Hope you will understand that somebody attacked has the right to defend him/herself if international community did not do it. Believe you know that former Yugoslav army was among the four-five best equiped ones.
One another fact that you missed is that the international courts used the term genocide in their rullings, not only Bosniaks. The rullings of the corts are to be respected /accepted, that's why we have them, among other things...This is the starting point if we want to avoid new problems.
As harsh as it may sound, ethnic cleansing, was perhaps the only solution for an area where the animosity was too great amongst the population to live together. As you might know it was the method used post 1945 in eastern Europe to create more homogeneous states in border areas. Ironically, the group that became the largest victim of ethnic cleansing were the Serbs of Croatia and Kosovo. A total of about 300,000 people. As of yet the international courts have done little to punish those responsible for this, which to me reflects on their credibility. They are simply tools used by great powers to achieve their goals. You must ask yourself why the US and Israel refuse to become members of the ICJ???
The international community and the EU must bare much of the responsibility for the war in Yugoslavia. Rather than force the ethnic communities to negotiate a peaceful partition they encouraged secession and then took sides. Which I hope you know is what the great powers have always done in the Balkans and still practice.
Neither Bosniaks nor Croats had its territoriar claims. Almost all Croats in BiH supported independent BiH. Vatikan and Croatia recognised independent BiH among first countries that did it, just after Bulgaria.. there are some other points from your posts that deserve to be commented, but I will stop here. The point is that we should work with facts, whether we like it or no, when intepretate history. This is basic line, scientifically justified, if we do not want to go in some other politically suspicious areas, or if we want to work for better future in the region.

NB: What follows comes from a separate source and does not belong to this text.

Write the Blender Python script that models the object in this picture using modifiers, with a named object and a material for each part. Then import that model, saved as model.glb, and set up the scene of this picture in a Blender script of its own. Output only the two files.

Perhaps they should have read Andic's novel more carefully before repeating the mistakes of the past.
Unfortunately, significant part of "official" Serbian history is based on some conspiracy theories, myths, like on Sebian "heroism", Serbs as "heavenly people" etc, even there is no any serious research related to the mentioned Ottoman period. Being whitness of process of building of history in Serbian way, I would not be surprised if possible researches show that the Ottoman period was actually in general prosperous one. Also, I would avoid using the work of Mr Andric in argumentation, because it is always easy to cite some other parts from his works in support for other points of view. That's why is important to put on desk evidents, not prose, epics, myths, and what motivated me to reply to your first comment.
Finally, I highly recommend you recent interview of Ms Biserko, head of Serbian Helsinki Commmitte (http://www.matica.hr/vijenac/558%20-%20560/Bez%20istine%20nema%20pomirenja/ ) in which you can find additional comments on some issues disussed above.
How about Biserko is she also lying or are you just filled with animosity towards the Serbs which does not allow you think reasonably and without bias? In a way you have proven my points about selective use of facts. Thank You.
Do you really believe that Bosniaks were innocent victims of Serbian aggression or would you at least grudgingly admit that Izetbegovic's goal of establishing Muslim control in BiH for the purposes he outlined in his Green Book, did lead to conflict with 40% of the population who were Serbs?
In excusing Bosniak war crimes committed against Serbs in BiH you invoke self defence which I accept, however do you agree that the Serbs of BiH had a right for self determination once BiH declared independence?
The fact that seems to elude you is that civil wars are a nasty business and that in 1992 the entire world warned BiH of the consequences of declaring independence. The fact is that they ignored these warnings and caused enormous destruction to themselves and to BiH.